A simple model for such clustered data describes the dependence through a single parameter called the “ICC” - the “intraclass correlation coefficient”. The ICC represents the correlation we would see if we sampled one pair of units from each cluster, and calculated their Pearson correlation coefficient. The ICC ranges from 0 to 1 (it cannot be negative).

The ICC is informative about the possible presence of “stable confounders” in the population under study. A stable confounder is an unobserved covariate that is constant for all units within a cluster. The higher the ICC, the greater the influence of stable confounders. We will not go into a complete assessment of the causality properties of GEE here, but we note that GEE can mitigate for certain types of stable confounding, but not for others. GEE is an improvement over GLM, but there is no statistical technique that allows unqualified causal conclusions to be drawn from arbitrary sources of observational data.

The ICC is initially estimated through the residuals of the GLM, using the method of moments. See here for more details.
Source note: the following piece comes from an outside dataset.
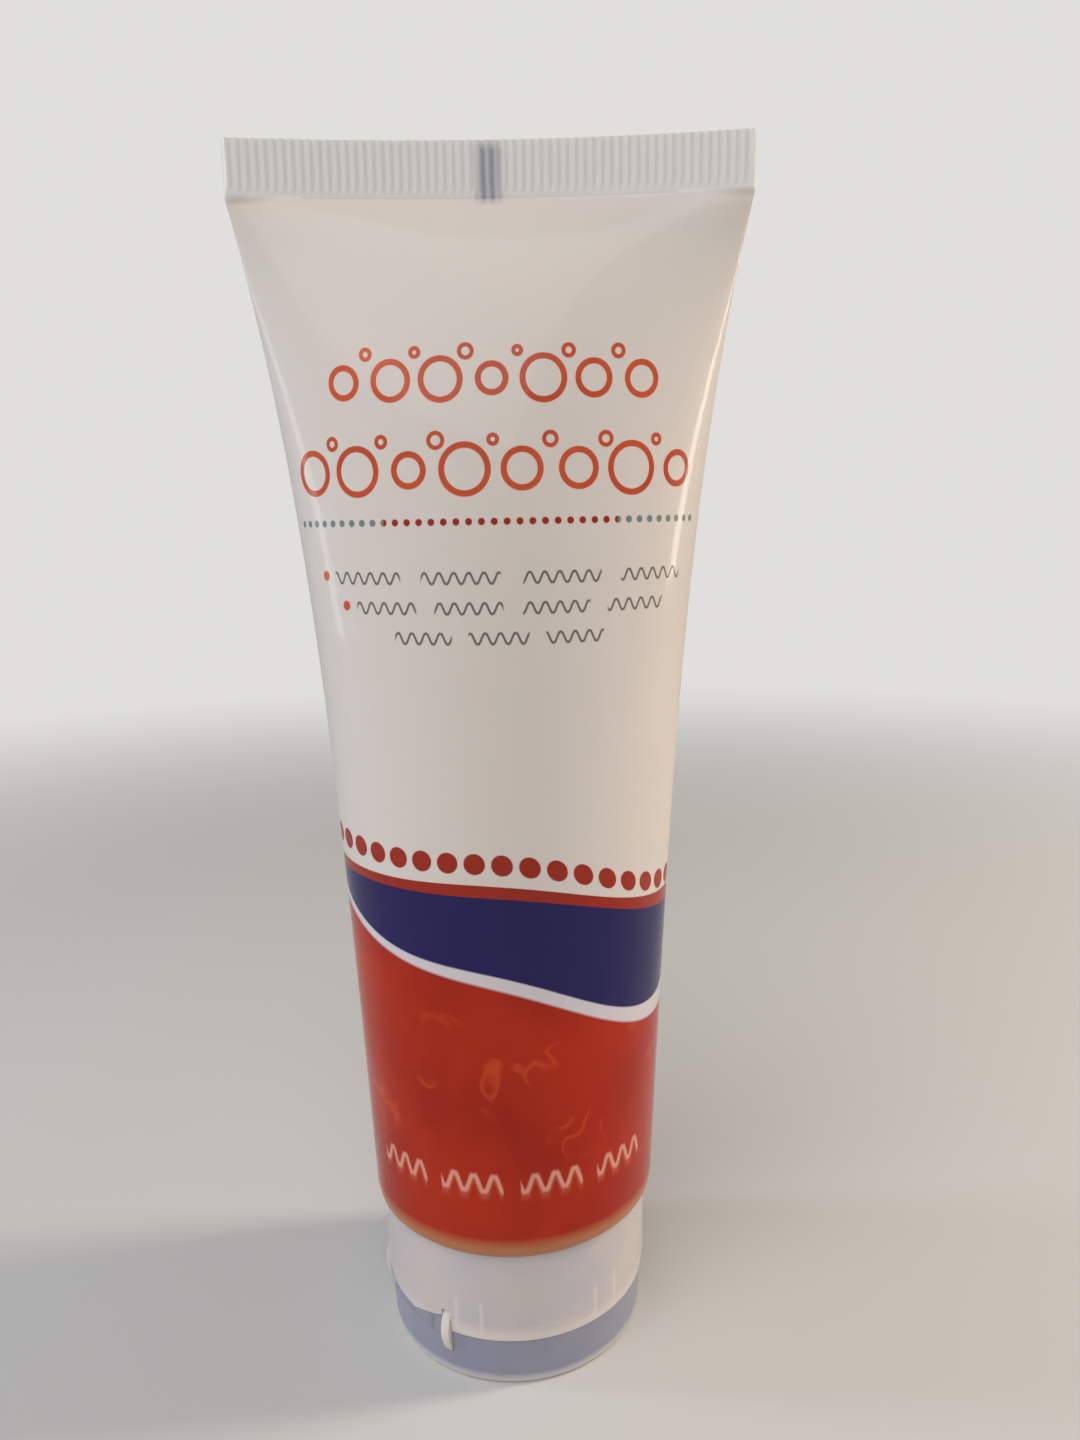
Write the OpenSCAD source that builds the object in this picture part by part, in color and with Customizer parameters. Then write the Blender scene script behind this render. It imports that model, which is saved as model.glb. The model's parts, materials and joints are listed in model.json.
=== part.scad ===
// Face scrub tube: a soft squeeze tube that stands on its flip-top cap.
// The origin is the middle of the cap's standing face. +Z runs up to the flat end seal,
// and the printed front faces -Y. Angles round the cap are counted from the front, positive to the right.

/* [Tube sleeve] */
// Outer radius of the round end of the sleeve
tube_r = 20; // [17:0.5:23]
// Length of the sleeve, end seal included
sleeve_len = 138.5; // [110:0.5:165]
// Wall of the sleeve
sleeve_wall = 0.5; // [0.4:0.05:0.8]
// Height of the curl where the sleeve turns in over the shoulder
curl_h = 2; // [1.2:0.1:3]
// How far the curl turns in
curl_in = 0.65; // [0.3:0.05:0.9]

/* [End seal] */
// Height of the flat end seal
seal_h = 6.5; // [5:0.1:9]
// Thickness of the end seal
seal_t = 1.1; // [0.9:0.05:1.4]
// Pressed ribs across the end seal
seal_ribs = 60; // [30:30:90]
// Depth of the pressed ribs
rib_depth = 0.3; // [0.1:0.05:0.4]
// Smooth strip below the pressed ribs
rib_margin = 1.1; // [0.6:0.1:2]
// How far the end seal leans to the front
seal_lean = 6; // [0:0.25:8]
// How far the middle of the end seal bows back behind its corners
seal_bow = 2.5; // [0:0.25:4]

/* [Tube head] */
// Outer radius of the neck
neck_r = 9; // [8:0.25:10]
// Wall of the neck
neck_wall = 1.4; // [1.1:0.1:2]
// Thickness of the shoulder
shoulder_t = 1.5; // [1.2:0.1:2]
// Fall of the shoulder from its rim to the neck
shoulder_drop = 0.6; // [0.3:0.1:1.2]
// Height of the rim that the sleeve is welded to
head_rim_h = 3.5; // [2.5:0.1:5]
// Gap between the welded faces of the sleeve and the head
weld_gap = 0.1; // [0.05:0.05:0.2]

/* [Contents] */
// Air left above the scrub, below the end seal
headspace = 16; // [6:1:30]
// Film of room between the scrub and the wall
scrub_gap = 0.15; // [0.1:0.05:0.3]

/* [Cap base] */
// Step in from the sleeve to the cap
cap_step = 1.15; // [0.8:0.05:2]
// Height of the cap base
base_h = 13.15; // [12:0.25:16]
// Wall of the cap base and the lid
cap_wall = 1.1; // [0.9:0.05:1.3]
// Draft of the cap base at its lower edge
base_chamfer = 0.25; // [0.1:0.05:0.4]
// Height of that draft
chamfer_h = 1.9; // [1:0.1:2.5]
// Gap between the cap base and the sleeve
cap_gap = 0.2; // [0.15:0.05:0.4]
// Depth of the closing deck behind the cap base's lower edge
deck_recess = 0.75; // [0.5:0.05:1.2]
// Thickness of the deck
deck_t = 1.2; // [1:0.1:1.6]
// Running gap between the neck and the collar round it
neck_gap = 0.2; // [0.15:0.05:0.3]
// Wall of the collar
collar_wall = 1.2; // [0.9:0.1:1.6]
// Gap between the collar's end and the shoulder
collar_gap = 0.5; // [0.3:0.1:1]
// Height of the ring that centres the lid
centring_h = 1.25; // [0.8:0.05:1.6]
// Wall of the centring ring
centring_wall = 0.9; // [0.7:0.05:1.2]
// Gap between the centring ring and the lid's wall
centring_gap = 0.4; // [0.3:0.05:0.6]
// Pairs of stiffening ribs between the collar and the skirt
gusset_pairs = 6; // [4:1:8]
// Angle of the first pair
gusset_angle = -18.5; // [-30:0.5:0]
// Angle from the middle of a pair to each of its ribs
gusset_half_angle = 5.5; // [3:0.5:8]
// Thickness of a rib
gusset_t = 0.8; // [0.6:0.1:1.2]
// Height of a rib above the deck
gusset_h = 4; // [2:0.5:6]

/* [Nozzle] */
// Radius of the outlet
outlet_r = 2; // [1.5:0.1:3]
// Wall of the nozzle
nozzle_wall = 1.3; // [0.9:0.1:1.8]
// Length of the nozzle below the deck
nozzle_len = 3.4; // [2.6:0.1:4]
// How far the lid's plug reaches into the nozzle
plug_in = 2; // [1.2:0.1:2.4]
// Gap between the plug and the outlet
plug_gap = 0.25; // [0.22:0.01:0.35]
// Taper of the plug's tip
plug_taper = 0.2; // [0.1:0.05:0.4]

/* [Lid] */
// Height of the lid
lid_h = 6.95; // [6.5:0.05:8]
// Step in from the cap base to the lid
lid_step = 0.4; // [0.2:0.05:0.6]
// Draft of the lid's wall
lid_draft = 0.25; // [0.1:0.05:0.4]
// Rounding of the lid's standing rim
lid_round = 1; // [0.5:0.1:1.1]
// Thickness of the lid's face
lid_t = 1.2; // [1:0.1:1.5]
// Seam between the lid and the cap base
seam_gap = 0.2; // [0.15:0.05:0.3]
// How far the thumb lip stands out
lip_out = 1; // [0.6:0.1:1.4]
// Height of the thumb lip
lip_h = 1.6; // [1:0.1:2]
// Angle that the thumb lip and the scoop above it span
lip_span = 26; // [16:1:36]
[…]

Once a preliminary estimate of the ICC is available, a set of “estimating equations” is used to update the estimates of the regression parameters. These estimating equations are similar to the quasi-likelihood used to fit a GLM, but are modified to account for the working correlation. This approach is typically iterated – after updating the regression parameters, the ICC is estimated again, then the regression parameters are re-estimated, and so on. There is no guarantee that this process will converge, and there is no need for it to converge for the results to be statistically valid. Nevertheless, in most cases people run GEE to convergence when it is practical to do so.